Saturday, January 15, 2005

Demand Accountability From WH Puppet-Parrot Condi Rice

* Scroll down for an update at the end of this post. 01/16/05

On Tuesday January 18, hearings begin re: Condoleezza "I have a PhD so I must be morally superior to you" Rice's confirmation as Secretary of State.

Senator Barbara Boxer [D-California] continues to take a stand for accountability to the American people. Join Sen. Boxer in holding the budding fascist theocratic regime of George W Bush accountable for their actions.

Dr. Rice's confirmation hearing must not be a rubber stamp of President Bush's appointment. The Senate must take its "advice and consent" role seriously.

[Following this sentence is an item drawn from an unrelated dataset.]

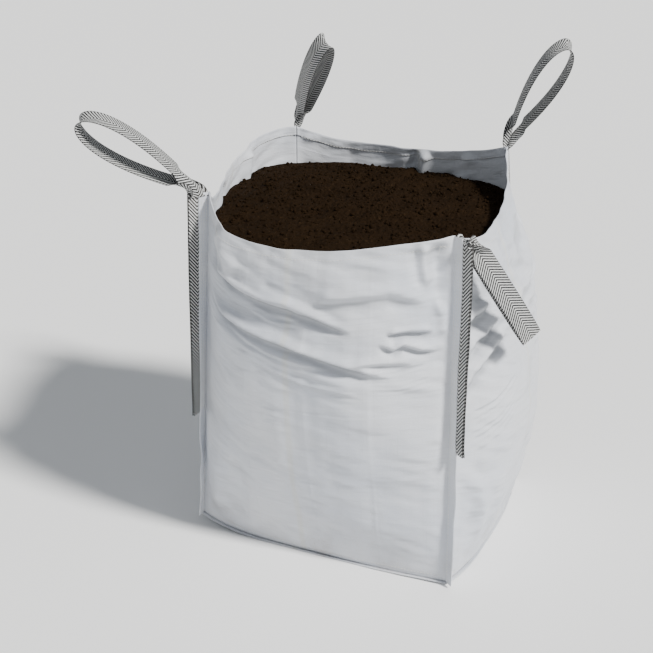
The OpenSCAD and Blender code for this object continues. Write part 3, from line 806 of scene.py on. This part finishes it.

That's why, as a member of the Foreign Relations Committee, I intend to stand up and ask Condoleezza Rice the tough questions that Americans deserve to have answered. Questions like:

* Why did the United States go to war in Iraq based on misleading -- if not false and fraudulent -- evidence?

* Why did we divert valuable resources and intelligence personnel to Iraq, taking them away from Afghanistan and the pursuit of Osama bin Laden?

* Why did you mislead the American people into thinking there was a connection between Saddam Hussein and Al Qaida before September 11th?

We must hold Condoleezza Rice accountable for her misleading statements leading up to the Iraq war and beyond before we can even consider promoting her to Secretary of State.

Sign the petition.

This post also appears here.

*Update 01/16/05:

In an interview with the Washington Post, President Bush said that Americans ratified his Iraq policy on Election Day 2004.

Later, in a departure from the large-print red crayon text of his prepared remarks, the Preznit Dictator-tot said:

"Hey, we don't have to give anybody any of that accountabilitude crap. Amurca gave me a big thumbs up in the accountabilitosity department on November 2 when every Amurcan man woman and child rose up as one and with a deafening roar of unified approval unanimously voted me Most Totally Super Awesome Leader Ever. Heh. That's me."